After eight attempts to sell and price tags that swung as high as the low $12 millions, the house closed at $7.15 million — about $1.35 million less than what it sold for in June 2022. For folks in Toronto neighbourhoods like the Annex, Rosedale or midtown, it’s a reminder that even luxe properties aren’t immune to market pressure.
The Casa Loma mansion’s bumpy sales journey
This custom home — four bedrooms, seven bathrooms, multiple gas fireplaces and more than 7,000 square feet of living space — has been on and off the market repeatedly since its 2022 sale at $8.5 million. It was reintroduced to MLS in 2023 with an asking price approaching $12 million (that listing was pulled after a month) and then relisted several more times through mid-2025 at price points ranging roughly between $8.79 million and $12.8 million.
- Seven-piece spa-like bathroom
- Temperature-controlled wine displays
- Private terraces and fireplaces
- Custom finishes across more than 7,000 sq. ft.
After eight listing attempts and shifts in strategy, the property finally closed in November 2025 for $7.15 million. That final number puts it about $1.35 million below the price paid just three years earlier — a rare but blunt example of how negotiation power has moved back toward buyers.

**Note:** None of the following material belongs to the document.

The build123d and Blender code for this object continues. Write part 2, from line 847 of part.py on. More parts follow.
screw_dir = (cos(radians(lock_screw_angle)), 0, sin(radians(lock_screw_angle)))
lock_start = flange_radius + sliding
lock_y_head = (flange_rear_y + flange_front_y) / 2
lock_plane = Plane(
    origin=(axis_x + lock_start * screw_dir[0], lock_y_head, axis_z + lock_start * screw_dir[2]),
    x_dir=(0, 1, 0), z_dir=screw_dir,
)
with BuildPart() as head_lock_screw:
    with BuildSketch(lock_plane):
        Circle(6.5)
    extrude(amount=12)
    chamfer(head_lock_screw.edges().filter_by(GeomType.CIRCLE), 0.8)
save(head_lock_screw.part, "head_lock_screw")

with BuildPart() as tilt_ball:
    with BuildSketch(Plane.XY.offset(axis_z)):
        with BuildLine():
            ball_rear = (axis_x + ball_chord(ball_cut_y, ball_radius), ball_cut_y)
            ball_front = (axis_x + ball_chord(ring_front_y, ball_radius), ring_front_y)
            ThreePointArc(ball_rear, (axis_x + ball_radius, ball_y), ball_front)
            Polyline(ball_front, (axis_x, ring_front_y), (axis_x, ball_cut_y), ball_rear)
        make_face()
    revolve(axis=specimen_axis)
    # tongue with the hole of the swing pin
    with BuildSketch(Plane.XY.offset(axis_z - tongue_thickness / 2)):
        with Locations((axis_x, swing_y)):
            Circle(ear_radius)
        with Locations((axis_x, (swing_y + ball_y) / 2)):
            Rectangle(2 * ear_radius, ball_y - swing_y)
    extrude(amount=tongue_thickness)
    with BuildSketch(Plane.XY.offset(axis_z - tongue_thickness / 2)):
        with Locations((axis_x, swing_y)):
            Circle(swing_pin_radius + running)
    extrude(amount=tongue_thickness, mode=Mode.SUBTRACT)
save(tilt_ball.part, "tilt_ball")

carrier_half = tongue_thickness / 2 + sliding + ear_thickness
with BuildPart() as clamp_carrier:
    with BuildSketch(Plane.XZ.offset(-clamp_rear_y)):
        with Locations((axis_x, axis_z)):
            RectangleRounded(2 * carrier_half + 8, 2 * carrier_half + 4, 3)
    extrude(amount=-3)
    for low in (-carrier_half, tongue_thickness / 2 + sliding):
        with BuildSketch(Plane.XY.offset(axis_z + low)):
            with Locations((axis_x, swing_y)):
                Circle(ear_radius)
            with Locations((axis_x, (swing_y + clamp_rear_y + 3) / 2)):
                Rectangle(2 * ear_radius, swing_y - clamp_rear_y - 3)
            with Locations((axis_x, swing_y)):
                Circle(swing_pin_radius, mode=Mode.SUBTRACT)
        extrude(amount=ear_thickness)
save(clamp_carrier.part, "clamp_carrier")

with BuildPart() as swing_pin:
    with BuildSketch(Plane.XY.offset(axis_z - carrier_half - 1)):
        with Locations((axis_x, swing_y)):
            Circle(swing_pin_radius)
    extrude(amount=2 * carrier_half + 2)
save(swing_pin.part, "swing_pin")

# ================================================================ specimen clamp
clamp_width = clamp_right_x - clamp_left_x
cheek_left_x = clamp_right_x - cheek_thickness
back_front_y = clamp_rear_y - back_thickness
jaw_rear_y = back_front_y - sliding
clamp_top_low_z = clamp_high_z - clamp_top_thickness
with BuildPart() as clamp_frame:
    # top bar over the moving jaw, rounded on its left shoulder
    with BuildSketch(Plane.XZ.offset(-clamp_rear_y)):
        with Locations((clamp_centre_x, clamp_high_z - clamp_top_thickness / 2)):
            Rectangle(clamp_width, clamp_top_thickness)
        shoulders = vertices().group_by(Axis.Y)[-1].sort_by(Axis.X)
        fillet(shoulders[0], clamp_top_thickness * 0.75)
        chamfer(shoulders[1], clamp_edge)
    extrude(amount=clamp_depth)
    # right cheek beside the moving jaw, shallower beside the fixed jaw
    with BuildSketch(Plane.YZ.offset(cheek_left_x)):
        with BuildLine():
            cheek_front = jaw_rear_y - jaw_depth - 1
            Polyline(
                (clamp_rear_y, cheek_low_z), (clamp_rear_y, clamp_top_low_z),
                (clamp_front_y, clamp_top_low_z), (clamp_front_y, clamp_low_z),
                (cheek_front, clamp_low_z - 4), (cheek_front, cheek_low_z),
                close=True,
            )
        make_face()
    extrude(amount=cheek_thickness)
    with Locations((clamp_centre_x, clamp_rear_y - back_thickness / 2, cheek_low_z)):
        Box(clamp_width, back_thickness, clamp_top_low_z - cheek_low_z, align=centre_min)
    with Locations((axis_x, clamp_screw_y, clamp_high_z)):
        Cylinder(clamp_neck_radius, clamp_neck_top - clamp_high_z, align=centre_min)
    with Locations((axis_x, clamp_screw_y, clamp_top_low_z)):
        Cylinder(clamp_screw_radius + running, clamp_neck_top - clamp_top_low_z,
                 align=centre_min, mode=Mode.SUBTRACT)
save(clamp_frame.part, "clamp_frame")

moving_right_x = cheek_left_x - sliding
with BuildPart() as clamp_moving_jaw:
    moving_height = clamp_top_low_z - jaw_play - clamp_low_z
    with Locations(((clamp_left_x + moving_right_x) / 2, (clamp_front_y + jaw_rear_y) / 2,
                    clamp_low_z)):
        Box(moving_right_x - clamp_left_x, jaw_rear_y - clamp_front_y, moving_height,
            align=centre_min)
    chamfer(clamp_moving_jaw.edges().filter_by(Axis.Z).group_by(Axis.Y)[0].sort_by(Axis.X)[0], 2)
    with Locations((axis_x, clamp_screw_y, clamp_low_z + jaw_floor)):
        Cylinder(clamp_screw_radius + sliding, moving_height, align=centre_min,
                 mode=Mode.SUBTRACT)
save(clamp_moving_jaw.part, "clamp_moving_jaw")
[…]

Why the price sank — and what it means for Toronto buyers
You might be wondering how a high-end home like this ends up taking a loss. A few forces came together: softer buyer demand, elevated inventory in parts of the city, and a market where sellers have had to make concessions to close deals. When a luxury property returns to market multiple times, it can also signal to buyers that there’s room to negotiate — and they act on it.

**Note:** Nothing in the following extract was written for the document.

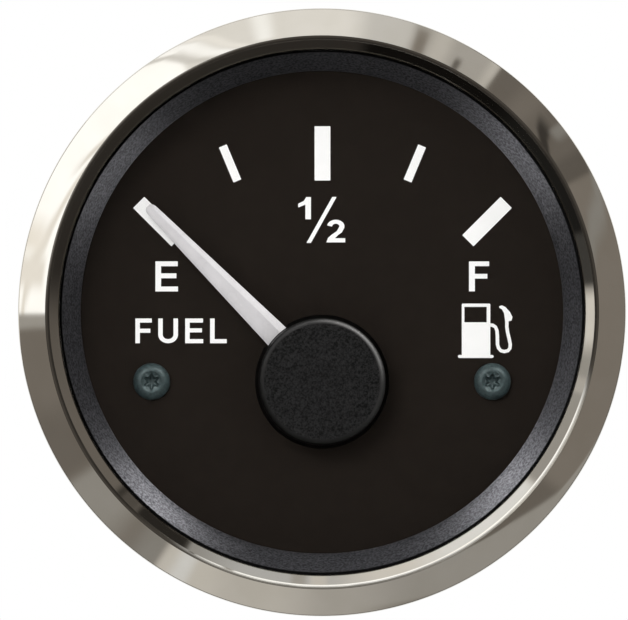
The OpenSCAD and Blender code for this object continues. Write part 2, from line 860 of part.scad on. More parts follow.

2025 was initially expected to be the year that housing markets came out of their interest rate-induced hibernation, but as we all know, the rug was pulled out from under that recovery by the economic shock of U.S. tariffs. With interest rates now even lower as a result of a softer economy, the focus shifts to the spring of 2026, and whether we'll finally see the return of more normal levels of housing activity.
Valérie Paquin, CREA Chair
Those words from CREA’s chair underline the bigger picture. CREA’s November report showed national home sales dipping 0.6% month-over-month, newly listed properties down 1.6%, and the MLS Home Price Index off about 3.7% year-over-year. The National Composite HPI also slid 0.4% between October and November 2025, which the association says points to sellers increasingly making price concessions.
Locally, the Toronto Regional Real Estate Board has flagged fewer sales in 2025 compared to 2024 and higher-than-usual listing inventory. That dynamic gives buyers more leverage and has helped bring average selling prices down — TRREB reported an average sale price of $1,006,735 last month, about 5.1% below December 2024.
- Buyers: there’s more room to negotiate, even on higher-end homes — shop around and be ready to act.
- Sellers: pricing strategy matters; repeated relistings can weaken your negotiating position.
- Agents: transparency about market timing and realistic comps helps close deals faster.
- Everyone: keep an eye on spring 2026 — it’s shaping up to be a pivotal season for Toronto housing.
For Torontonians, this sale is more than a luxury-market oddity. It’s a tangible example of how broader economic signals — interest rates, international trade shocks, and local inventory levels — ripple through neighbourhoods from Casa Loma to the Danforth. If you’re buying, selling or just curious, this is a market that rewards homework and patience.